start Raw data
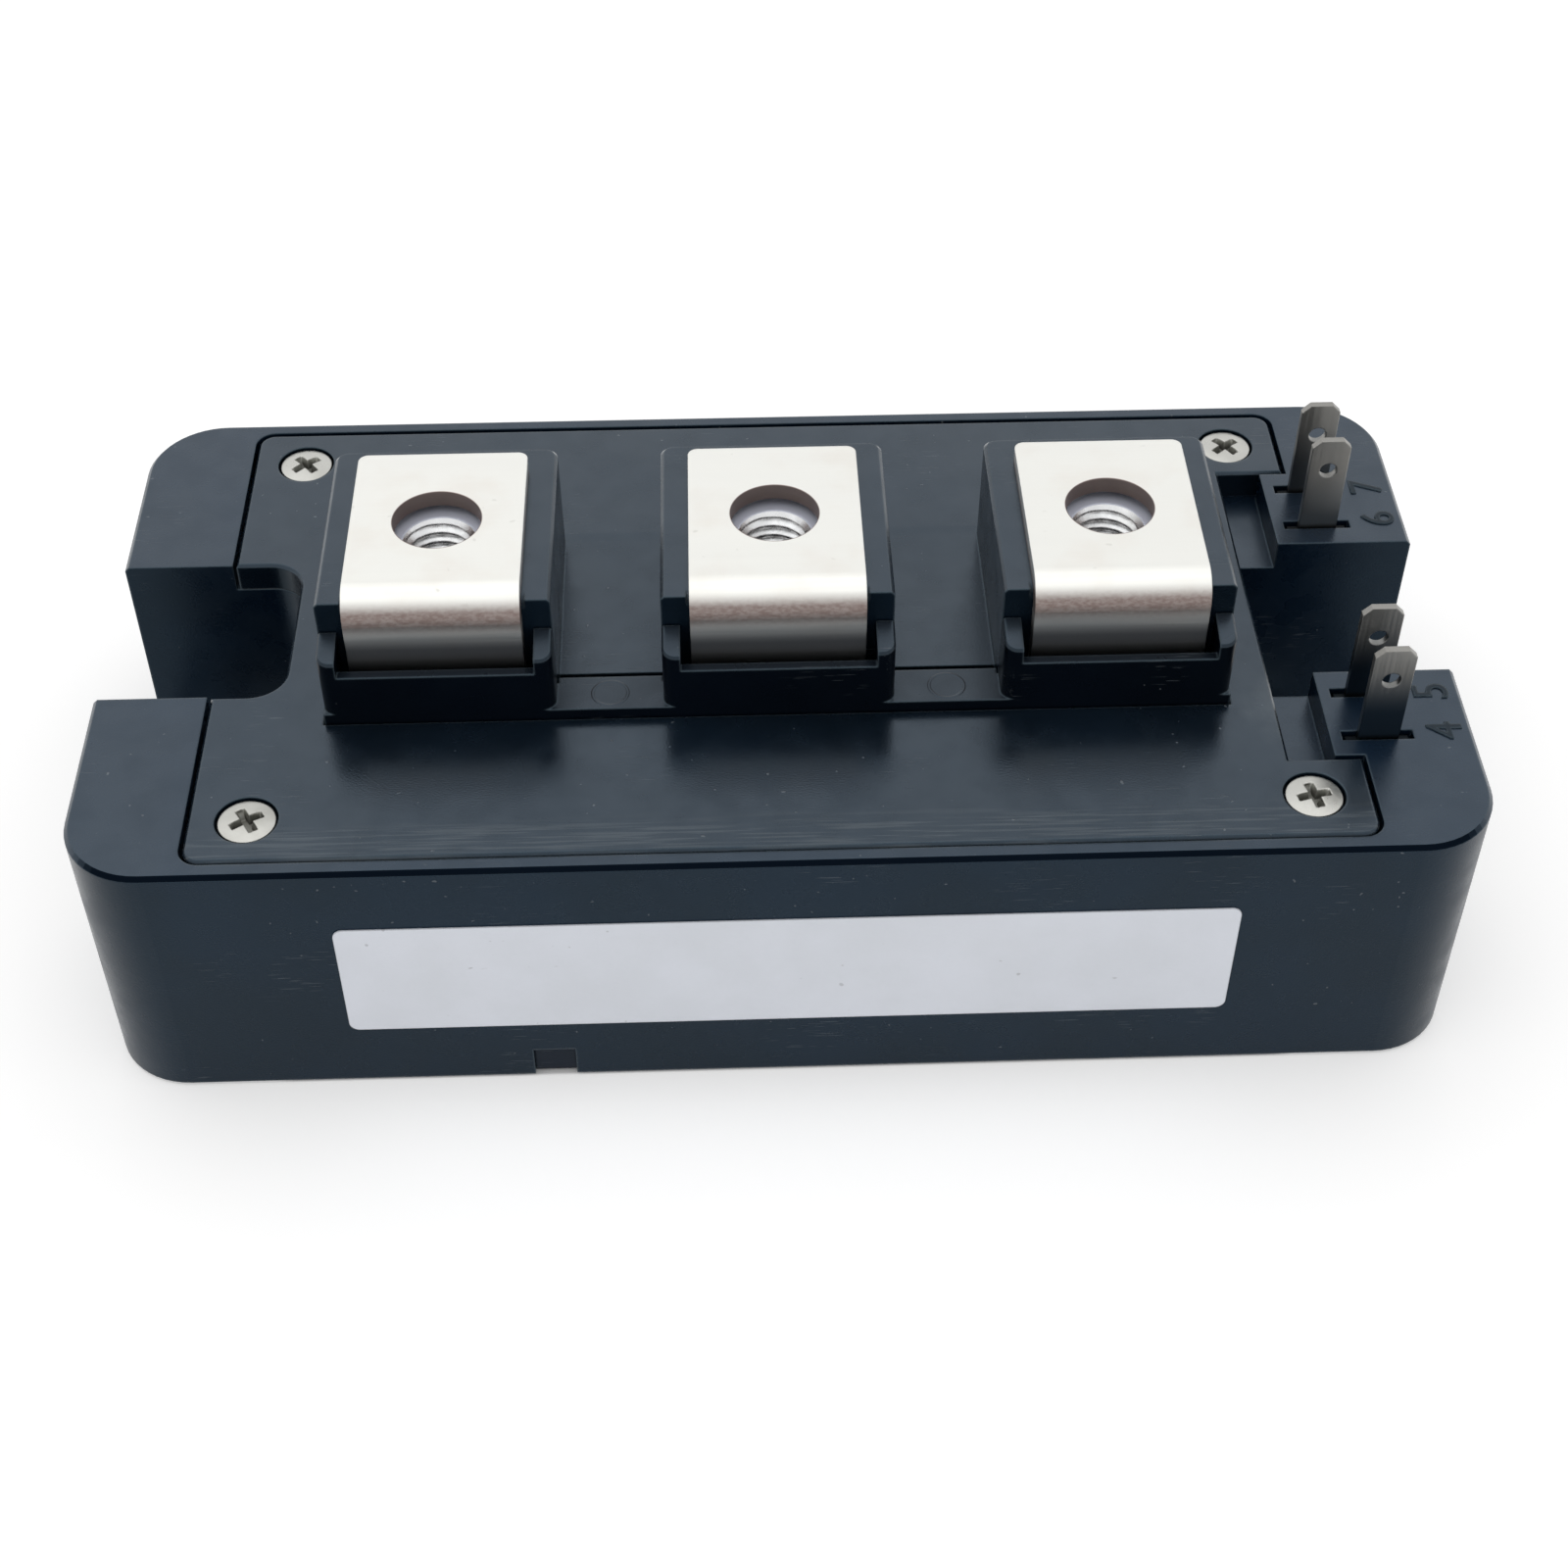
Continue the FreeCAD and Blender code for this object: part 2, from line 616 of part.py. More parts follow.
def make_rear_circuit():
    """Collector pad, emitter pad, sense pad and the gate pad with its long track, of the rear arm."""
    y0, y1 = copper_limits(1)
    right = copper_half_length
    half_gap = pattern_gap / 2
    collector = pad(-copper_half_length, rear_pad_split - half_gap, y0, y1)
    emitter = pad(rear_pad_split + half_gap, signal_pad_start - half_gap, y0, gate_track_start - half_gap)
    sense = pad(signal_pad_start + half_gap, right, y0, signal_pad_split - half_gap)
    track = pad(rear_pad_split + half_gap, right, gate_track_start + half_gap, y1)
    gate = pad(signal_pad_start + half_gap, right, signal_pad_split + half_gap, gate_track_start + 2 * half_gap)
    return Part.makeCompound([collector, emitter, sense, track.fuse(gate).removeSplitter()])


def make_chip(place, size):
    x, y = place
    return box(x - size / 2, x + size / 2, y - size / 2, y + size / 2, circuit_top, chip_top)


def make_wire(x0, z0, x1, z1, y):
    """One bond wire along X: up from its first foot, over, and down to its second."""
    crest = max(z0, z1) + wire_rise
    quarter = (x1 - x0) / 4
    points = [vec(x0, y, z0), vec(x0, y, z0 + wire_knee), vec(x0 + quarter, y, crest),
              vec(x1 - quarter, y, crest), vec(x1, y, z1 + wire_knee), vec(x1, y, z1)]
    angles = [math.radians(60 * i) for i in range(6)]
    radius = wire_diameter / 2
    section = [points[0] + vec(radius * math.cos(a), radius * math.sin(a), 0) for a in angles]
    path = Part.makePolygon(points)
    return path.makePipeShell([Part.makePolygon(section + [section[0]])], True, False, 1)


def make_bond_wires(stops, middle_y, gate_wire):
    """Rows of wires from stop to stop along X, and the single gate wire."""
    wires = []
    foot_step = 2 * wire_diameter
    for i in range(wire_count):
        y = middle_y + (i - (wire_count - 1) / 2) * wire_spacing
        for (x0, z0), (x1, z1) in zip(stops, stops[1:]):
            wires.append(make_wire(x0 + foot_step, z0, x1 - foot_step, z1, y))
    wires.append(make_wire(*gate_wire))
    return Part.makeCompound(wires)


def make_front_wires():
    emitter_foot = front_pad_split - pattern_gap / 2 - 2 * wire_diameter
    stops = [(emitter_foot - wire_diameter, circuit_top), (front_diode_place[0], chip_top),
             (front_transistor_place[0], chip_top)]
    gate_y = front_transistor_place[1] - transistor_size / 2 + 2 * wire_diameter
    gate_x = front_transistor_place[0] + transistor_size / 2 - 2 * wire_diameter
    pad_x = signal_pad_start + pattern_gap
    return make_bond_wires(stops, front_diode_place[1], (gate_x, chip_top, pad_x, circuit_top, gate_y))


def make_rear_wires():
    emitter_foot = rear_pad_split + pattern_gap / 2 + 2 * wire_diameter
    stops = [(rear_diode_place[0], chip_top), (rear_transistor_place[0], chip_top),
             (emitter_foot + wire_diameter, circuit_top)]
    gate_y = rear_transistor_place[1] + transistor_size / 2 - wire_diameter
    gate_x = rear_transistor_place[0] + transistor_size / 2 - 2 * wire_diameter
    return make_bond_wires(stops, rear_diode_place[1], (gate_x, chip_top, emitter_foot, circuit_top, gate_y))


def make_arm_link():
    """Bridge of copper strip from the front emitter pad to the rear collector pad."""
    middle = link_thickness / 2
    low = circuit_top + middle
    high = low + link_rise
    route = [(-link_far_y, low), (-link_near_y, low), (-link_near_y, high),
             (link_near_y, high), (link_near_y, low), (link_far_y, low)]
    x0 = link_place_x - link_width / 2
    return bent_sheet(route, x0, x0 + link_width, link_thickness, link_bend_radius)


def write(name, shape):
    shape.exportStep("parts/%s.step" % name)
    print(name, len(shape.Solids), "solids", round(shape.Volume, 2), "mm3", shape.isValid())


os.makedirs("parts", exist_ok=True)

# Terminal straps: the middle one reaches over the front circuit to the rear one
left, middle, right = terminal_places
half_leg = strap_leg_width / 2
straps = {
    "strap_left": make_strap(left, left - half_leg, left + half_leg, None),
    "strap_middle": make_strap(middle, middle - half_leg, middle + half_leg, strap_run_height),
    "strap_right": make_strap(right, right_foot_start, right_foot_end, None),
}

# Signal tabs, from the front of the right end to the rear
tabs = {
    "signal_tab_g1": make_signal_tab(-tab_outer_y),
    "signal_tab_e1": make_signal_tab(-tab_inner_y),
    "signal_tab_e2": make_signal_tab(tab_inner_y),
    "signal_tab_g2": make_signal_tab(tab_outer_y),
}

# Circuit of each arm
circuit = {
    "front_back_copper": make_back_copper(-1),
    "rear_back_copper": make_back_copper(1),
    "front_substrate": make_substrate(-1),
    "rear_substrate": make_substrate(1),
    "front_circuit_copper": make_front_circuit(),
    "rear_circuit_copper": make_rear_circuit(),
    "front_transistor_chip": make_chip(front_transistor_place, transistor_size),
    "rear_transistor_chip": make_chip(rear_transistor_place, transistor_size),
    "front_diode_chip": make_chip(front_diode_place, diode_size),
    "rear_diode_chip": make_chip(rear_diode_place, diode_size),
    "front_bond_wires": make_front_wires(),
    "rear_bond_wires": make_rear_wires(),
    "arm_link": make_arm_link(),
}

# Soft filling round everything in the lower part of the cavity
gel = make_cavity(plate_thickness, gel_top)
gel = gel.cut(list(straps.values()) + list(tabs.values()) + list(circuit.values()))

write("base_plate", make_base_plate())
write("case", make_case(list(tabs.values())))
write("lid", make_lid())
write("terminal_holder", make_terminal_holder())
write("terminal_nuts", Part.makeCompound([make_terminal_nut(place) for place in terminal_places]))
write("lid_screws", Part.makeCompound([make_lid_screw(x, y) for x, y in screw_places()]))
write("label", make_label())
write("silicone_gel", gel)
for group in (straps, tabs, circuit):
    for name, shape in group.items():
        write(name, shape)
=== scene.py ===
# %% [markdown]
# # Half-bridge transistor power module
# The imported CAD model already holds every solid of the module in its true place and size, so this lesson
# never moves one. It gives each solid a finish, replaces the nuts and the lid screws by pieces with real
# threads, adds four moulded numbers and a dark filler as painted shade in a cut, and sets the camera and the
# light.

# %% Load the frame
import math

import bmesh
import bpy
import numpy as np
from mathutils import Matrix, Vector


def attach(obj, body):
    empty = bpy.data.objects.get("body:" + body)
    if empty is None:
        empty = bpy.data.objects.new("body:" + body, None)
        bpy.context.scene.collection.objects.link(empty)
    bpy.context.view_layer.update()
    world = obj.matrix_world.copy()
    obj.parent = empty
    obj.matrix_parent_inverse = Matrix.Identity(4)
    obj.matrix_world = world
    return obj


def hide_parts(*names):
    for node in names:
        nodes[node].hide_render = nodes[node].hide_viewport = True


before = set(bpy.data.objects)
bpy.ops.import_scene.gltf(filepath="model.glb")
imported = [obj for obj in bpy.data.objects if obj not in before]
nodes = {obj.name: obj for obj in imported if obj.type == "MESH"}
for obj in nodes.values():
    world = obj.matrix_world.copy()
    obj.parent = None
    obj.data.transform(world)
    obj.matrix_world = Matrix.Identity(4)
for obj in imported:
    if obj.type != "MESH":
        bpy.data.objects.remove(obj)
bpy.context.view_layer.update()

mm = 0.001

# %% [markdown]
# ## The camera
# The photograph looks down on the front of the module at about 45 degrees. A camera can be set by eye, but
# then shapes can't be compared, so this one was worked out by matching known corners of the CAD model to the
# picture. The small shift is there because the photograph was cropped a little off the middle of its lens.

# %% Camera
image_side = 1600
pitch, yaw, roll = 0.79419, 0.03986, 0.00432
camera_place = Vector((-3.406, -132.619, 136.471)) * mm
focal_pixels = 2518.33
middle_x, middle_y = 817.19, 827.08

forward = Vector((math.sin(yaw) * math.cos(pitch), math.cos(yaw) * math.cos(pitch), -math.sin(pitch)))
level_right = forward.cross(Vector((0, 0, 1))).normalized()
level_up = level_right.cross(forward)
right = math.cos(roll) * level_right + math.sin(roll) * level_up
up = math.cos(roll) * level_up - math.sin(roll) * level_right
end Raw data
--- Written request ---
Exactly reproduce the stretch from the line with "# Soft filling" through the line with "from mathutils import Matrix, Vector", including both ends and nothing else.

--- Correct response ---
# Soft filling round everything in the lower part of the cavity
gel = make_cavity(plate_thickness, gel_top)
gel = gel.cut(list(straps.values()) + list(tabs.values()) + list(circuit.values()))

write("base_plate", make_base_plate())
write("case", make_case(list(tabs.values())))
write("lid", make_lid())
write("terminal_holder", make_terminal_holder())
write("terminal_nuts", Part.makeCompound([make_terminal_nut(place) for place in terminal_places]))
write("lid_screws", Part.makeCompound([make_lid_screw(x, y) for x, y in screw_places()]))
write("label", make_label())
write("silicone_gel", gel)
for group in (straps, tabs, circuit):
    for name, shape in group.items():
        write(name, shape)
=== scene.py ===
# %% [markdown]
# # Half-bridge transistor power module
# The imported CAD model already holds every solid of the module in its true place and size, so this lesson
# never moves one. It gives each solid a finish, replaces the nuts and the lid screws by pieces with real
# threads, adds four moulded numbers and a dark filler as painted shade in a cut, and sets the camera and the
# light.

# %% Load the frame
import math

import bmesh
import bpy
import numpy as np
from mathutils import Matrix, Vector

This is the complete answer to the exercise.